Plymouth City Council in the UK is set to implement a pilot project testing the use of vehicle to grid capability with its electric vehicle fleet.
The council has partnered with technology conglomerate Cisco to trial Cisco’s E-Flex demonstration project, which will implement vehicle to grid technology in the council’s six Nissan Leaf electric vehicles. Each car will be fitted with a bidirectional charger, which allows vehicles to draw electrical charge from the energy grid and then return unused electricity back to the grid when the vehicle is not in use: the technology enables the user to save on costs and reduces pressure on the grid at times of peak charging.
Maria Hernandez, Head of Innovation at Cisco UK and Ireland, said: “As we are seeing in the private sector, now more than ever before, it’s crucial for towns and cities to align their future goals with sustainable industry and a plan to reduce carbon emissions. With the potential to transform the way urban areas consume energy, [vehicle to grid] technology is a win-win for council fleets, business fleets and public sector services alike.”
Plymouth City Council has set a target of achieving carbon neutrality throughout the city by 2030 and is working towards driving private investment in sustainable initiatives, as well as engendering a future collaboration between Plymouth University and private businesses with the aim of developing a sustainable innovation hub in the city.

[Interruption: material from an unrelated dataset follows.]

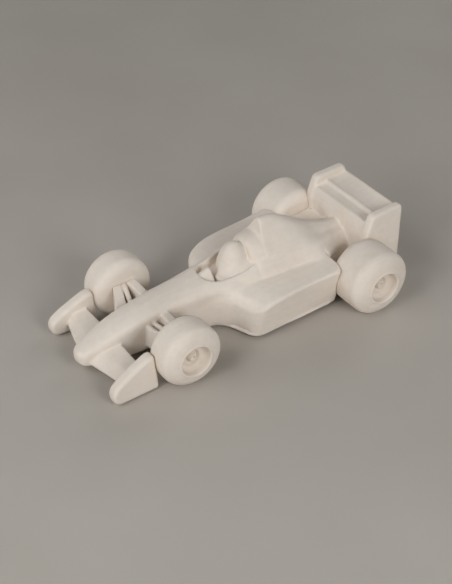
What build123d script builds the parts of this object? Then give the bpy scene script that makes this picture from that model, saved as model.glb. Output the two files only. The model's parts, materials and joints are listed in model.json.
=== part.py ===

Plymouth City Council’s Low Carbon City Officer Dan Turner said: “Plymouth is a particularly strained part of the grid, with Cornwall generating a lot of renewable energy but delivering this further up the country at times of high demand. For businesses to grow, we need to find new ways to support their energy consumption whilst reducing connection costs across the city, so the V2G [vehicle to grid] concept appeals to us from a grid management perspective as well as a commercial one.”